On October 3, 1977, a special unit of fifteen lawmen from three counties was organized to capture the killer, or killers. From interviews conducted with local sex workers, strippers, and barmaids, it was determined that all of the sex worker victims were single and worked on (or frequented) the Dale Mabry Strip, which at the time was a mile-long row of "bars, adult book stores, strip shows, and X-rated movie houses". Five of the victims were shot in the head with a .22 caliber gun. Three were found nude, and three others were partially nude. Two had been strangled. All of the sex worker victims also had their purses stolen. Police stated that they were killed at undetermined locations and dumped where they were discovered.

Harold Vetter, a local professor of criminology, suspected that the murders could be connected to a "warfare among pimps along the strip" rather than the work of a sexually depraved murderer. Hillsborough County detective Ron Poindexter said of the killings in January 1978: "To say one man did it wouldn't be truthful, and to say the killings are unrelated wouldn't be truthful, we just don't know."

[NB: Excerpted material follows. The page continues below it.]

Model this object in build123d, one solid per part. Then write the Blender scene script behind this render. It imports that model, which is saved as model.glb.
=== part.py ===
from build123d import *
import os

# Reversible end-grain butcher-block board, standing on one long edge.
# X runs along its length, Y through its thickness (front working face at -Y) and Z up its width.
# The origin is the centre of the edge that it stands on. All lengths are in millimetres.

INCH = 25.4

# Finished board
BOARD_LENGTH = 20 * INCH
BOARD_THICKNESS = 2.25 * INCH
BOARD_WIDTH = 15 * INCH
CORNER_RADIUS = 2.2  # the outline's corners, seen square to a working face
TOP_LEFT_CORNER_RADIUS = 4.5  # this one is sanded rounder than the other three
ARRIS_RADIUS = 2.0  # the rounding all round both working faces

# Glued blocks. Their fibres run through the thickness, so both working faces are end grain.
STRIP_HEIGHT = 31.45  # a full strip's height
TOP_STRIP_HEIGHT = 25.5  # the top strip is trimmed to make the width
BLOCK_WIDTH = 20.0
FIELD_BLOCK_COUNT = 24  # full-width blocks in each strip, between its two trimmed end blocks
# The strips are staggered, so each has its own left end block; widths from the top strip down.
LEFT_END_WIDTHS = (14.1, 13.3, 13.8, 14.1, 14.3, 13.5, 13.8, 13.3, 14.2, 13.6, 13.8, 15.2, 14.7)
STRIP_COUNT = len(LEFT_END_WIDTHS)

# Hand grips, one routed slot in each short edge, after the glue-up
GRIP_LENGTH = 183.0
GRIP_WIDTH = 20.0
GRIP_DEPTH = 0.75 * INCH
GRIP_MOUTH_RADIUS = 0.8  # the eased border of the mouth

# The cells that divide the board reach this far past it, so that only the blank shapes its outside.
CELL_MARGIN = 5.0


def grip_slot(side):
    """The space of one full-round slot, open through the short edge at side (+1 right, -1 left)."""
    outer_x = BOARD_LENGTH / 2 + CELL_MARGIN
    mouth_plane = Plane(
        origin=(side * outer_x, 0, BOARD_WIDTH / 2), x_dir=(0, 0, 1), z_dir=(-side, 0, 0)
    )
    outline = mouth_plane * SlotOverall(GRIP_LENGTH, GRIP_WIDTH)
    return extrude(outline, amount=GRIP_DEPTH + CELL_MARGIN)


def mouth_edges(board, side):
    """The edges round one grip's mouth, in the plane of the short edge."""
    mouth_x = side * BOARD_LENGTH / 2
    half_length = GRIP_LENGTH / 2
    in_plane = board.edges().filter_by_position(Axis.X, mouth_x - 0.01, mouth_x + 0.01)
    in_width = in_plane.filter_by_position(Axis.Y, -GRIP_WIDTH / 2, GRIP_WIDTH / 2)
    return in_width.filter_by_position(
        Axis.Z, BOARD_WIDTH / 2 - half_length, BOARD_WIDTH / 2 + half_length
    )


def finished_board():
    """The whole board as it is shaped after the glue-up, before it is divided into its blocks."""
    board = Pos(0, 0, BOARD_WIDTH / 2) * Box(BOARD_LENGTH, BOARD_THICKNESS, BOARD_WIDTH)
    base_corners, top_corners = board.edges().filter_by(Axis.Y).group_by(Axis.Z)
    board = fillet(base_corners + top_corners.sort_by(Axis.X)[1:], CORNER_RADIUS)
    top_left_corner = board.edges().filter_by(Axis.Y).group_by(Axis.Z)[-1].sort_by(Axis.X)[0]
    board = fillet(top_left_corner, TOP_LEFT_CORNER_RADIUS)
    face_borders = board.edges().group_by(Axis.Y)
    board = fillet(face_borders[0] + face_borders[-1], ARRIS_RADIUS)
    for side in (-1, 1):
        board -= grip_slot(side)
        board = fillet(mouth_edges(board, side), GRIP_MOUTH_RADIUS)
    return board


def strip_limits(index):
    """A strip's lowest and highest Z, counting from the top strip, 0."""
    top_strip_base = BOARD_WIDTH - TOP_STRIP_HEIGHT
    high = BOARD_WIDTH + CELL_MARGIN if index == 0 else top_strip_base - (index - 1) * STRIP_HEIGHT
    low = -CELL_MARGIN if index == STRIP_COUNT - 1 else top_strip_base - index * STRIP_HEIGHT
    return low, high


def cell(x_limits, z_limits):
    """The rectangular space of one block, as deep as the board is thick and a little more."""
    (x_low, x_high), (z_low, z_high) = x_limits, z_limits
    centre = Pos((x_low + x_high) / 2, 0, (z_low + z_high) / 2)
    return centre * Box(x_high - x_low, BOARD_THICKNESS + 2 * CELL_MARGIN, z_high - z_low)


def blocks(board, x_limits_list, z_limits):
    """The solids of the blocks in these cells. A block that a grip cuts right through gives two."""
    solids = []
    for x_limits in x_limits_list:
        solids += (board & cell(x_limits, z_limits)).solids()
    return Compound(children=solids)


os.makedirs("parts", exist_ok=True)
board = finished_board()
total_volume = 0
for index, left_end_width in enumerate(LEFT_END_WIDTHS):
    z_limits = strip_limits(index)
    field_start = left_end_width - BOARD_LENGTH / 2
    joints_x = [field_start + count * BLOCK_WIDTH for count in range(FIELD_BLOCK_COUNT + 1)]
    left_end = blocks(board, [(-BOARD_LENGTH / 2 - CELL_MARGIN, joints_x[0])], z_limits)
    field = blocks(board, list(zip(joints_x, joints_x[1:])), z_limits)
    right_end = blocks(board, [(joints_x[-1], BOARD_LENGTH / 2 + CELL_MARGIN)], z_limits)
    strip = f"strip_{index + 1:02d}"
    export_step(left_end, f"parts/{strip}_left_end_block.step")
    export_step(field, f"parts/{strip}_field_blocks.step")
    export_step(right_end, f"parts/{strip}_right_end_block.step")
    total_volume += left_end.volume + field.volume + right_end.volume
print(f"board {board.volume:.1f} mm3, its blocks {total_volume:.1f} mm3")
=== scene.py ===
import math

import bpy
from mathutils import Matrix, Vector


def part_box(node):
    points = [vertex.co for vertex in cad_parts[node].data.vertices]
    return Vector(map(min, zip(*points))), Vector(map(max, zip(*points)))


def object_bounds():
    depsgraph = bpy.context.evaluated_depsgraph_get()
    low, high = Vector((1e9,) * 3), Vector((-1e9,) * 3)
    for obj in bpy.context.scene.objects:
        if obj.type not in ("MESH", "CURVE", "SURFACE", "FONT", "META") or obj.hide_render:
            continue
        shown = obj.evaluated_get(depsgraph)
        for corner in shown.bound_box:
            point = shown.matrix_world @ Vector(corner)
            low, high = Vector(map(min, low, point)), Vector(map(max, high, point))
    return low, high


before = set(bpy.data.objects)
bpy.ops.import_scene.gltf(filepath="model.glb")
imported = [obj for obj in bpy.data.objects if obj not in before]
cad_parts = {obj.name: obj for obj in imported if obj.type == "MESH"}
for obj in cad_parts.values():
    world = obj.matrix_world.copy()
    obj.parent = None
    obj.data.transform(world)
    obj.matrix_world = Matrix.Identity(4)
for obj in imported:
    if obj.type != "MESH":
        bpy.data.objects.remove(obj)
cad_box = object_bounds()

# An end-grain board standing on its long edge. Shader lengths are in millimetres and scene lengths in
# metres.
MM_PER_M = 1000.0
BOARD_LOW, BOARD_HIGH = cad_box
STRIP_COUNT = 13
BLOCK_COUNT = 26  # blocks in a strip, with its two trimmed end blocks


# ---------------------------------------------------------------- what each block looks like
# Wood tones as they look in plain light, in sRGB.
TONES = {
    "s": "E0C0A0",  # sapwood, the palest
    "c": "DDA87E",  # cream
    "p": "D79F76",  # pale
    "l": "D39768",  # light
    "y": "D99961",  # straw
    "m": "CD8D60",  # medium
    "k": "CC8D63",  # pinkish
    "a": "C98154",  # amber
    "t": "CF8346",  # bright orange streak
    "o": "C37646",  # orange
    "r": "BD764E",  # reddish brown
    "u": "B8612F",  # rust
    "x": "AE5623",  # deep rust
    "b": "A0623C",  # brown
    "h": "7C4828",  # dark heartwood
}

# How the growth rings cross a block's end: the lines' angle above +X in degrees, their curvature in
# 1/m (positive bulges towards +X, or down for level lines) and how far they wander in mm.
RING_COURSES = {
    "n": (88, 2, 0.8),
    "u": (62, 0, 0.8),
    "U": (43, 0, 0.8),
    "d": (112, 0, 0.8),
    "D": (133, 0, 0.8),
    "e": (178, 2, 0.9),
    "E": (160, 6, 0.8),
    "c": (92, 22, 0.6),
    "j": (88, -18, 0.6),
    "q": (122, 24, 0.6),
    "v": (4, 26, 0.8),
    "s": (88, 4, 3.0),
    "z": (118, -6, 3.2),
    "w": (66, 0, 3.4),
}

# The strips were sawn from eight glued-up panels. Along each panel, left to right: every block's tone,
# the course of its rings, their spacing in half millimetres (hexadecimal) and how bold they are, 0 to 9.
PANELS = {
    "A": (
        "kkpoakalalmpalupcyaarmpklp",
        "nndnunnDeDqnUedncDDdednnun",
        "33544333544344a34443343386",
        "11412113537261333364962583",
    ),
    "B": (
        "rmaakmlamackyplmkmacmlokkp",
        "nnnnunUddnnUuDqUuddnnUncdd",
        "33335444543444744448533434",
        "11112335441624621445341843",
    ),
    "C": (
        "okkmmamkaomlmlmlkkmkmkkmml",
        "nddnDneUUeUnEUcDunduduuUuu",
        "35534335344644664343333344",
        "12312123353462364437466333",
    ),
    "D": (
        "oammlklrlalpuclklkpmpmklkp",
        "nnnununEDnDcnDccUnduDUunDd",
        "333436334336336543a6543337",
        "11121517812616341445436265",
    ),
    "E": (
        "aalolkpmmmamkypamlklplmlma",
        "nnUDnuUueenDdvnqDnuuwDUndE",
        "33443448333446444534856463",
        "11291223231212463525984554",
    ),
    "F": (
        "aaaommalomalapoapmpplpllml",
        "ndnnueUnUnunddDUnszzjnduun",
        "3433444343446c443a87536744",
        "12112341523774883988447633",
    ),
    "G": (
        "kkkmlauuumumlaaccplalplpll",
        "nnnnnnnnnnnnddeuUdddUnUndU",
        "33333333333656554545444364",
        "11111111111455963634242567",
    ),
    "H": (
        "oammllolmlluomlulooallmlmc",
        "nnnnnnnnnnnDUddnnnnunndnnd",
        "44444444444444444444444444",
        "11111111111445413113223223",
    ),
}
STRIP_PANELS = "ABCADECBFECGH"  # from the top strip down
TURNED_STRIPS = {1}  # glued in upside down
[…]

Another death initially considered related to the murders, that of Chicago socialite Eleanor Peters, was later found to have been an accidental drug overdose. Peters was vacationing with friends in Tampa when she collapsed into the bushes near a golf course on September 14, 1977.

===Suspects===
On January 12, 1979, Gene Arthur Wirtjes, 44, was sentenced to 25 years in prison for the murder of Jo Ann Parnell. Wirtjes was already serving a one-year sentence in the Hillsborough County Jail for stealing a truck in July 1977. He had killed Parnell to prevent her from testifying in an aggravated battery case involving a stabbing that occurred at a local bar on July 5, 1977.

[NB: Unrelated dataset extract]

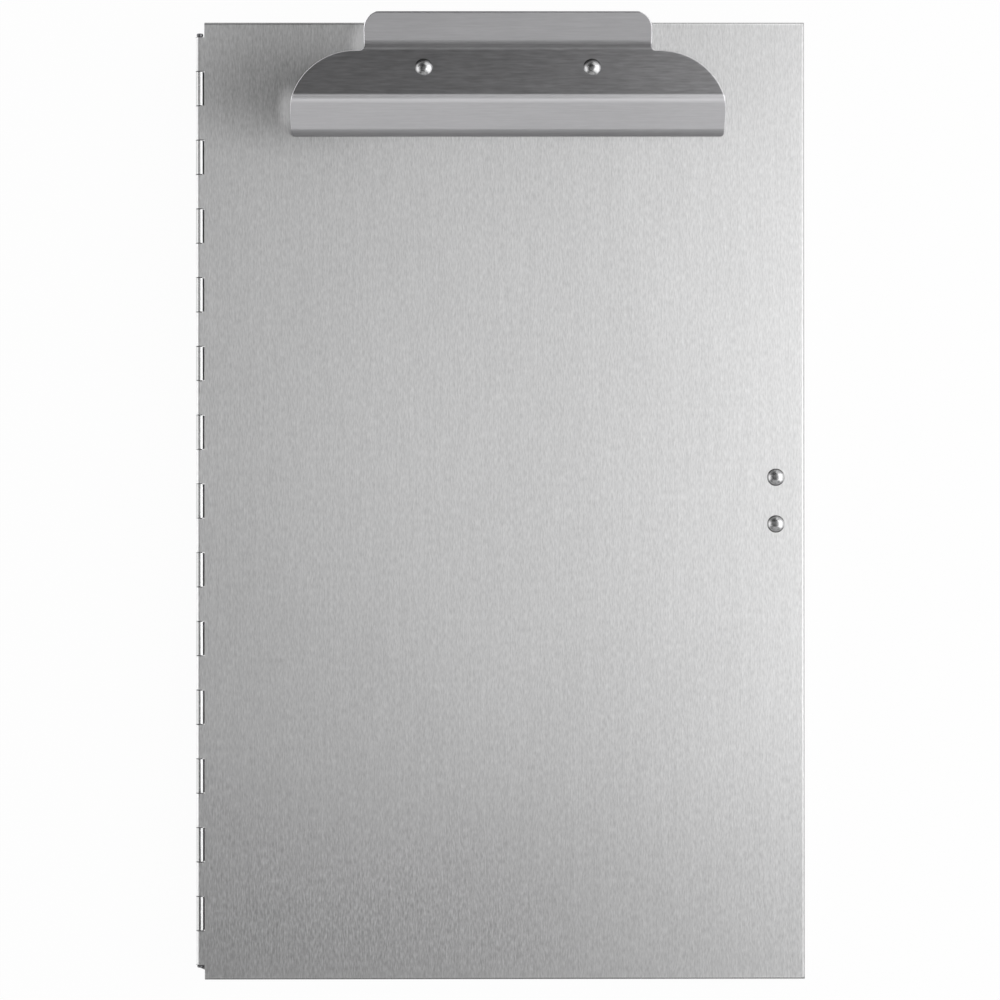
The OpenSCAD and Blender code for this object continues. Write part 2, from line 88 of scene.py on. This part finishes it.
def remap(tree, source, low, high, to_low, to_high, curve="LINEAR"):
    node = add(tree, "ShaderNodeMapRange", clamp=True, interpolation_type=curve)
    feed(tree, node.inputs["Value"], source)
    for name, value in (("From Min", low), ("From Max", high), ("To Min", to_low), ("To Max", to_high)):
        node.inputs[name].default_value = value
    return node.outputs["Result"]


def noise(tree, place, cells, detail=2.0, roughness=0.5, offset=(0.0, 0.0, 0.0), turn=0.0):
    """3-D noise with cells of these sizes along X, Y and Z (metres), turned about Z (radians)."""
    mapping = add(tree, "ShaderNodeMapping", vector_type="POINT")
    mapping.inputs["Scale"].default_value = [1.0 / cell for cell in cells]
    mapping.inputs["Location"].default_value = offset
    mapping.inputs["Rotation"].default_value = (0.0, 0.0, turn)
    feed(tree, mapping.inputs["Vector"], place.outputs["Object"])
    texture = add(tree, "ShaderNodeTexNoise", noise_dimensions="3D")
    texture.inputs["Scale"].default_value = 1.0
    texture.inputs["Detail"].default_value = detail
    texture.inputs["Roughness"].default_value = roughness
    feed(tree, texture.inputs["Vector"], mapping.outputs["Vector"])
    return texture.outputs["Fac"]


def swing(tree, source, amount, middle=0.0):
    """Noise spread to about amount on both sides of its middle."""
    return remap(tree, source, 0.3, 0.7, middle - amount, middle + amount)


def scaled_sum(tree, terms):
    """Sum of output * amount."""
    total = None
    for output, amount in terms:
        part = maths(tree, "MULTIPLY", output, amount)
        total = part if total is None else maths(tree, "ADD", total, part)
    return total


# ---------------------------------------------------------------- masks


def along(tree, place, axis, what="Object"):
    """One coordinate of a point on the object, or of the object's own normal there."""
    split = add(tree, "ShaderNodeSeparateXYZ")
    feed(tree, split.inputs["Vector"], place.outputs[what])
    return split.outputs[axis]


def band(tree, place, low, high, feather):
    """1 between two places along Y (metres), 0 outside, with soft edges."""
    y = along(tree, place, "Y")
    rise = remap(tree, y, low - feather, low + feather, 0.0, 1.0)
    fall = remap(tree, y, high - feather, high + feather, 1.0, 0.0)
    return maths(tree, "MULTIPLY", rise, fall)


def facing(tree, place, axis, start, full, both=False):
    """0 to 1 as the surface turns towards an axis, or towards both of its ends."""
    turned = along(tree, place, axis, "Normal")
    if both:
        turned = maths(tree, "ABSOLUTE", turned, 0.0)
    return remap(tree, turned, start, full, 0.0, 1.0)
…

On April 2, 1980, 23-year-old Robert M. Hardagree was arrested for the murder of Cindy Carlton Stewart. It was determined that Hardagree, Stewart, and a man named Eddie Ray Harvard were drinking heavily on December 31, 1978, and that Hardagree had murdered Stewart after driving her to a swamp. He was found guilty and sentenced to life imprisonment on October 15, 1980.

Convicted serial killer Gerald Stano confessed to the murders of Diana Valleck, Enid Branch, Joan Foster, and Emily Grieve, among 37 others, after his arrest; whether these were false confessions or not is unknown. He later proclaimed his innocence, saying he was forced to make false confessions by the lead investigator.

In 1979, a 28-year-old itinerant laborer named Jerry Frank Townsend was arrested for raping a woman in Downtown Miami. He confessed to a number of murders and was once considered a suspect in the Pasco County killings. However, he was released in June 2001 when it was ruled that Townsend, who had an IQ of 56 and the mental capacity of a 7-year-old, was not involved in the killings and had been pressured to falsely confess.